Bias-Stress-Induced Charge Trapping at Polymer Chain Ends of Polymer Gate-Dielectrics in Organic Transistors

Abstract

Herein is demonstrated that the polymer chain ends of polymer gate- dielectrics (PGDs) in organic field-effect transistors (OFETs) can trap charges; the bias-stress stability is reduced without changes in the mobilities of the transistor devices as well as the morphologies of the organic semiconductors. The bias-stress stabilities of OFETs using PGD with various molecular weights (MWs) are investigated. Under bias stress in ambient air, the drain current decay and the threshold voltage shift are found to increase as the MW of the PGD decreases (MW effect). This MW effect is caused by the variation in the density of polymer chain ends in the PGDs with MW: the free volumes at the polymer chain ends act as charge-trap sites, resulting in drain current decay during bias stress.

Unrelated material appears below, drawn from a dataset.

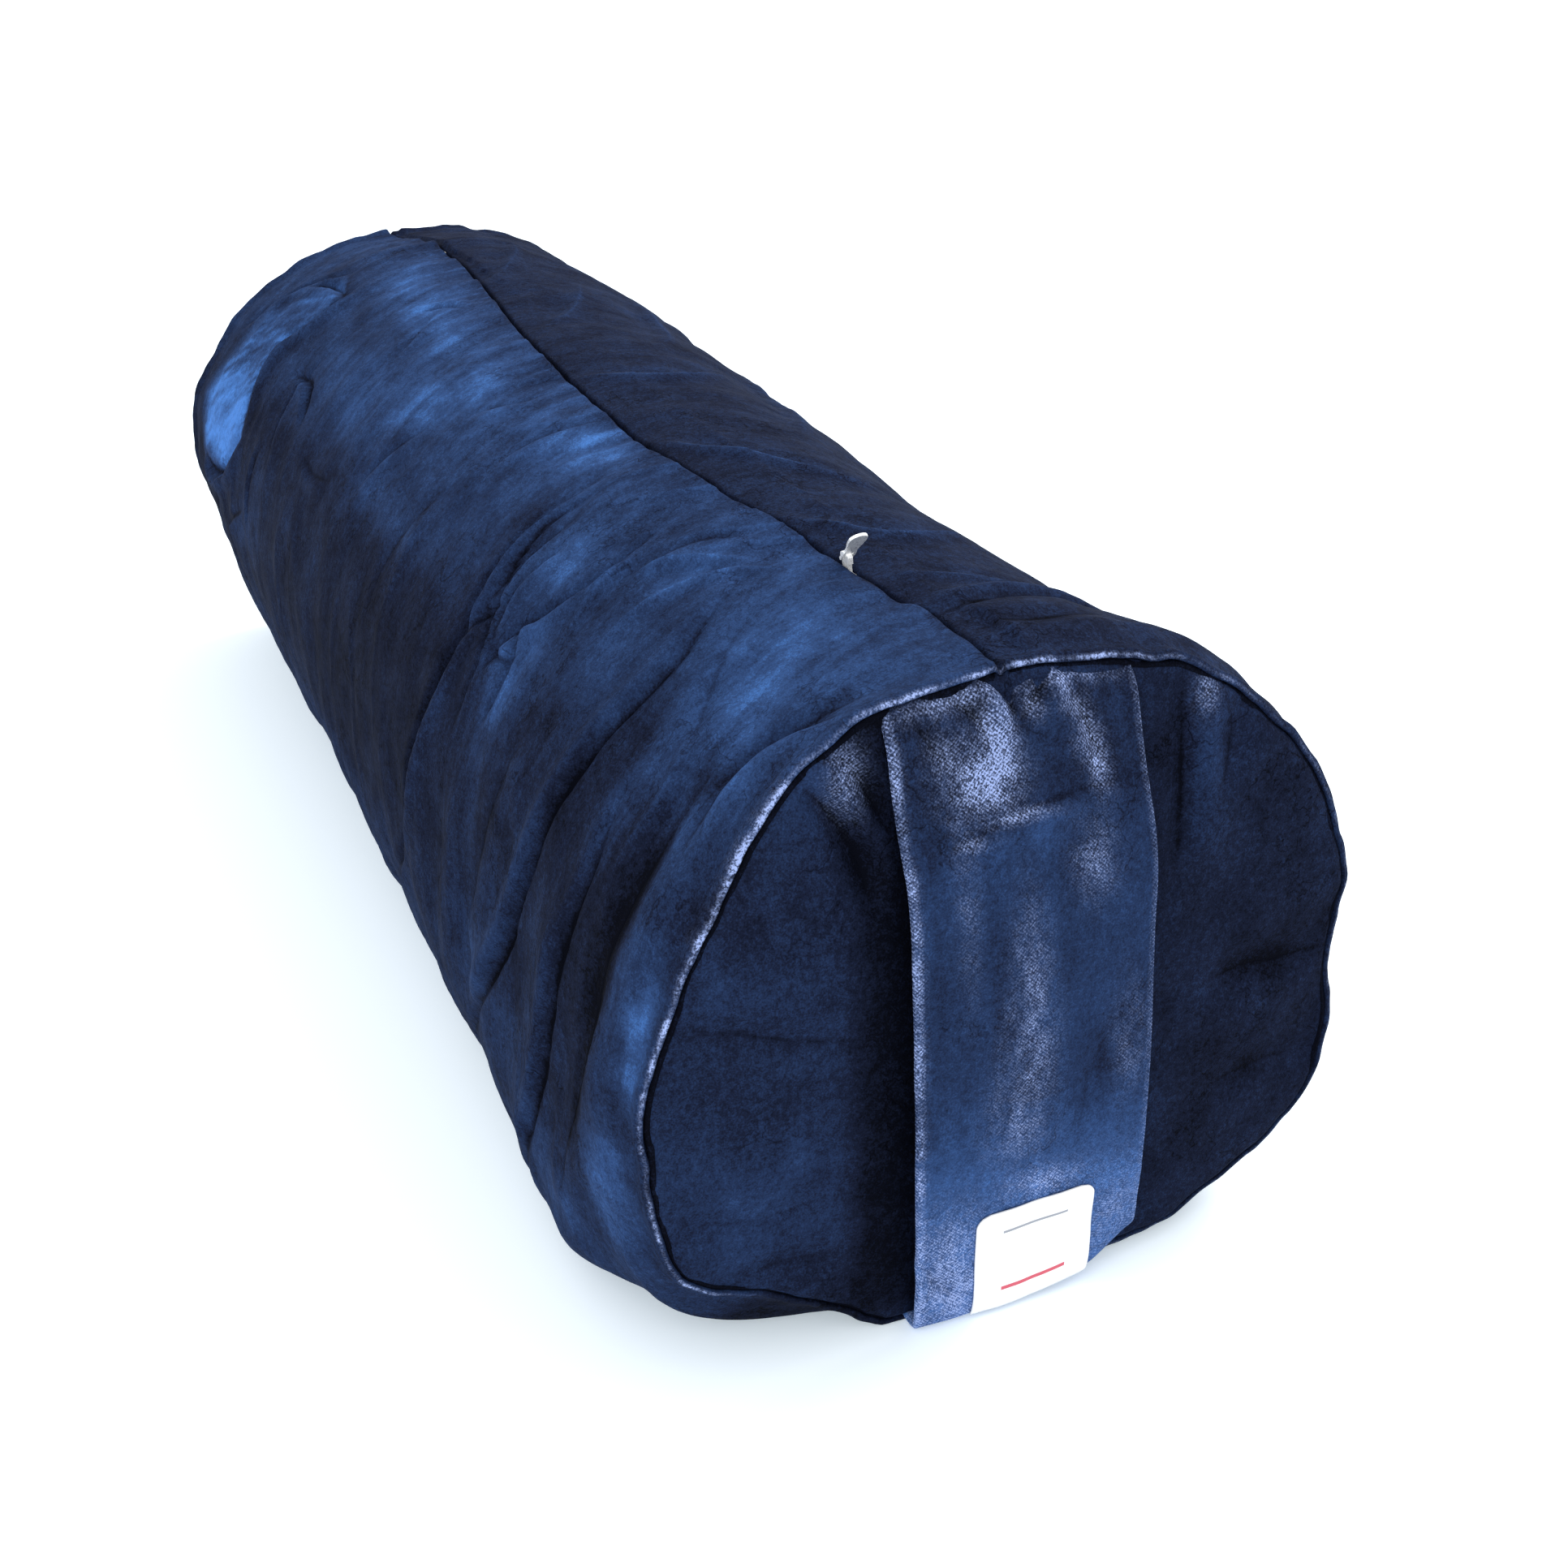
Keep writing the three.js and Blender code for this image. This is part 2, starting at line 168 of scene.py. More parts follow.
def draw_folds(u, w, creases):
    """Height of drawn folds, their painted shade and highlights, and where their sharp painted lines run
    (offset and strength).
    """
    height, shade = np.zeros(u.shape), np.zeros(u.shape)
    offset, strength = np.full(u.shape, 9.0), np.zeros(u.shape)
    for points, depth, width, lip in creases:
        drawn = points if lip >= 0 else points[::-1]
        valley, roll, signed, taper = crease(u, w, drawn, width)
        height += -depth * valley + abs(lip) * depth * roll
        # Painted shade in a valley and a painted highlight along a raised ridge, a painted highlight on the
        # roll, and a painted shadow on one side.
        shade += np.sign(-depth) * min(0.045 * abs(depth), 0.20) * valley**1.6
        shade += 0.035 * abs(lip * depth) * roll
        behind = np.exp(-np.abs(signed) / (3.5 * width)) * (signed < 0) * taper
        shade -= max(0.022 * depth, 0.0) * behind
        nearer = np.abs(signed) < np.abs(offset)
        offset = np.where(nearer, signed, offset)
        strength = np.where(nearer, taper * np.clip(depth / 3.0, -1.0, 1.0), strength)
    return height, shade, np.clip(offset, -9.0, 9.0), strength * np.exp(-((offset / 5.0) ** 2))


def lump(u, w, at, height, size):
    """A soft rise (or dip) at one place."""
    return height * np.exp(-(((u - at[0]) / size[0]) ** 2) - (((w - at[1]) / size[1]) ** 2))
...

The free volumes at polymer chain ends are sufficiently large to allow the residence of water molecules, the presence of which significantly increases the density of charge-trap sites. In contrast, polymer chain ends without trapped water molecules do not allow charge trapping and so bias-stress stability is independent of the MW of the PGD. It is also found that the hydrophilicity/hydrophobicity of the chain ends of the PGD can affect bias-stress stability; carboxyl-terminated polystyrene exhibits a much higher trap density and lower bias-stress stability than hydrogen-terminated polystyrene when these devices are exposed to humid nitrogen.